Each entry in the listing below should be restated word for word.

Start

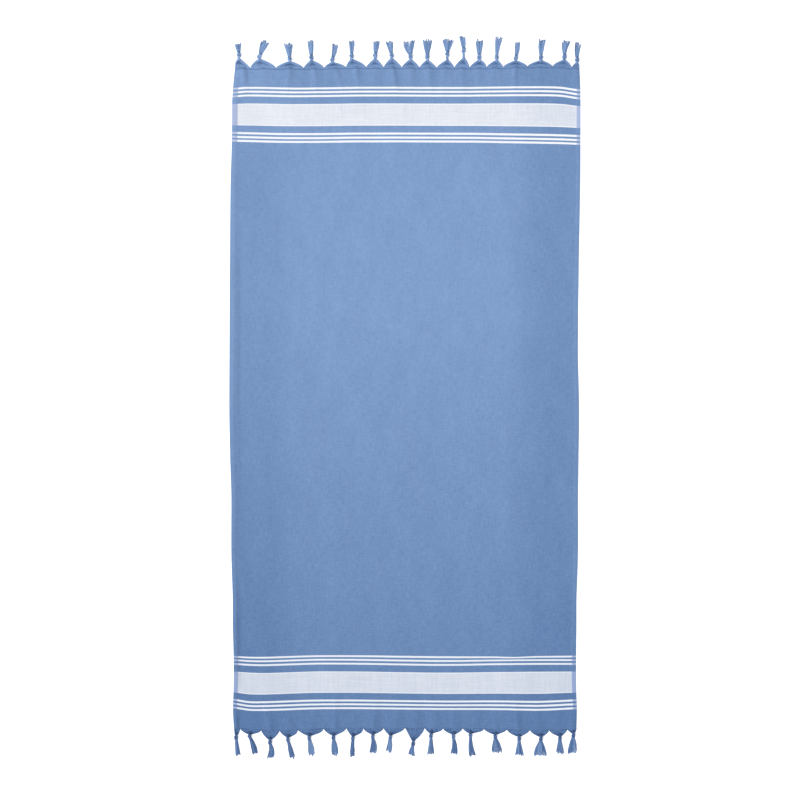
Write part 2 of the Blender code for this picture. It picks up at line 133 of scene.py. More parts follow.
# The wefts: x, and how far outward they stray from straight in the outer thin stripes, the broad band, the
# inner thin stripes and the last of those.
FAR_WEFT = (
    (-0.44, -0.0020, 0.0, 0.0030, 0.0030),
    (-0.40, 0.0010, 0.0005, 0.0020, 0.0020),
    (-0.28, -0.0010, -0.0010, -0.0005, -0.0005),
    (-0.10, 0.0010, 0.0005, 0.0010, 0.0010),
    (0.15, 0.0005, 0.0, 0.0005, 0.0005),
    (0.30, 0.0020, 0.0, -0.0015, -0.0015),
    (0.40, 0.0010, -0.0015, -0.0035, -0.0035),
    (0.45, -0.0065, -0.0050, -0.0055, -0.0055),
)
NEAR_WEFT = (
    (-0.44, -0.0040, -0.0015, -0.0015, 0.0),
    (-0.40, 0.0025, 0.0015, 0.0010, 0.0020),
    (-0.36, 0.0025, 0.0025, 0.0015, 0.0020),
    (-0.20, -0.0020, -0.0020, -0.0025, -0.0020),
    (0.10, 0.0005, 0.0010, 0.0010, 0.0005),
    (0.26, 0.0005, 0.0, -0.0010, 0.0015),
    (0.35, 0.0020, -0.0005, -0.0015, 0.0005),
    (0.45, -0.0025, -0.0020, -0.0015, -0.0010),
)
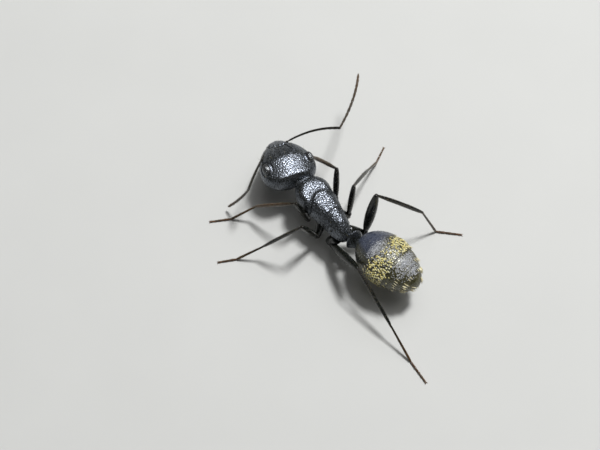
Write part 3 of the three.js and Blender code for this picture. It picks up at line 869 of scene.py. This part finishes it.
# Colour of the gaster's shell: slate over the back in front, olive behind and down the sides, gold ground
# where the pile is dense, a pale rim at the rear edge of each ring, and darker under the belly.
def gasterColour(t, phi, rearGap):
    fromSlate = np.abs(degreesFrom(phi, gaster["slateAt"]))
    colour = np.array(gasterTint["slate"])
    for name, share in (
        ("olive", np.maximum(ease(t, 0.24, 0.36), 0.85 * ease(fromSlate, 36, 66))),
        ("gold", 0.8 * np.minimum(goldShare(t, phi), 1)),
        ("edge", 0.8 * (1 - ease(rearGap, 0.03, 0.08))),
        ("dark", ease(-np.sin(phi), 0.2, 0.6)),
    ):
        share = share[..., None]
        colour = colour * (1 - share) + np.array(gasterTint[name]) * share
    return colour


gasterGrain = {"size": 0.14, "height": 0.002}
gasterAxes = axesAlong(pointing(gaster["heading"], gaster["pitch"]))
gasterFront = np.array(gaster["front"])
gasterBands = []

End

SOLUTION:
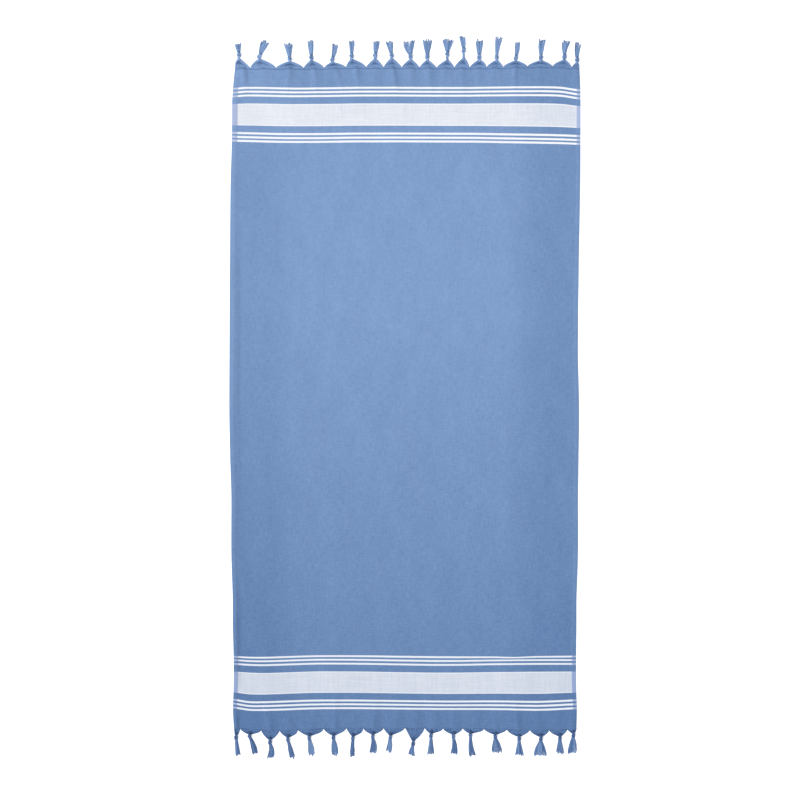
Write part 2 of the Blender code for this picture. It picks up at line 133 of scene.py. More parts follow.
# The wefts: x, and how far outward they stray from straight in the outer thin stripes, the broad band, the
# inner thin stripes and the last of those.
FAR_WEFT = (
    (-0.44, -0.0020, 0.0, 0.0030, 0.0030),
    (-0.40, 0.0010, 0.0005, 0.0020, 0.0020),
    (-0.28, -0.0010, -0.0010, -0.0005, -0.0005),
    (-0.10, 0.0010, 0.0005, 0.0010, 0.0010),
    (0.15, 0.0005, 0.0, 0.0005, 0.0005),
    (0.30, 0.0020, 0.0, -0.0015, -0.0015),
    (0.40, 0.0010, -0.0015, -0.0035, -0.0035),
    (0.45, -0.0065, -0.0050, -0.0055, -0.0055),
)
NEAR_WEFT = (
    (-0.44, -0.0040, -0.0015, -0.0015, 0.0),
    (-0.40, 0.0025, 0.0015, 0.0010, 0.0020),
    (-0.36, 0.0025, 0.0025, 0.0015, 0.0020),
    (-0.20, -0.0020, -0.0020, -0.0025, -0.0020),
    (0.10, 0.0005, 0.0010, 0.0010, 0.0005),
    (0.26, 0.0005, 0.0, -0.0010, 0.0015),
    (0.35, 0.0020, -0.0005, -0.0015, 0.0005),
    (0.45, -0.0025, -0.0020, -0.0015, -0.0010),
)
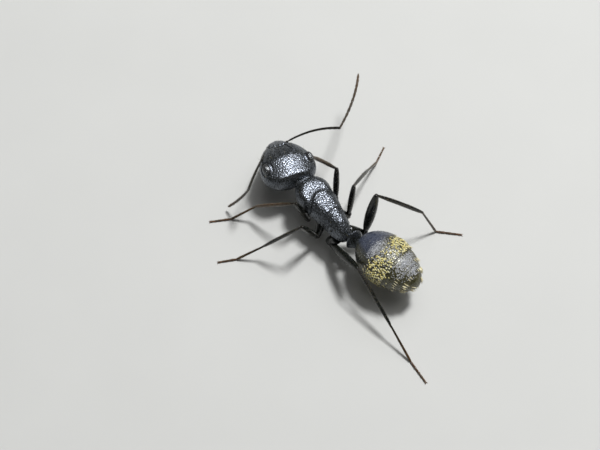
Write part 3 of the three.js and Blender code for this picture. It picks up at line 869 of scene.py. This part finishes it.
# Colour of the gaster's shell: slate over the back in front, olive behind and down the sides, gold ground
# where the pile is dense, a pale rim at the rear edge of each ring, and darker under the belly.
def gasterColour(t, phi, rearGap):
    fromSlate = np.abs(degreesFrom(phi, gaster["slateAt"]))
    colour = np.array(gasterTint["slate"])
    for name, share in (
        ("olive", np.maximum(ease(t, 0.24, 0.36), 0.85 * ease(fromSlate, 36, 66))),
        ("gold", 0.8 * np.minimum(goldShare(t, phi), 1)),
        ("edge", 0.8 * (1 - ease(rearGap, 0.03, 0.08))),
        ("dark", ease(-np.sin(phi), 0.2, 0.6)),
    ):
        share = share[..., None]
        colour = colour * (1 - share) + np.array(gasterTint[name]) * share
    return colour


gasterGrain = {"size": 0.14, "height": 0.002}
gasterAxes = axesAlong(pointing(gaster["heading"], gaster["pitch"]))
gasterFront = np.array(gaster["front"])
gasterBands = []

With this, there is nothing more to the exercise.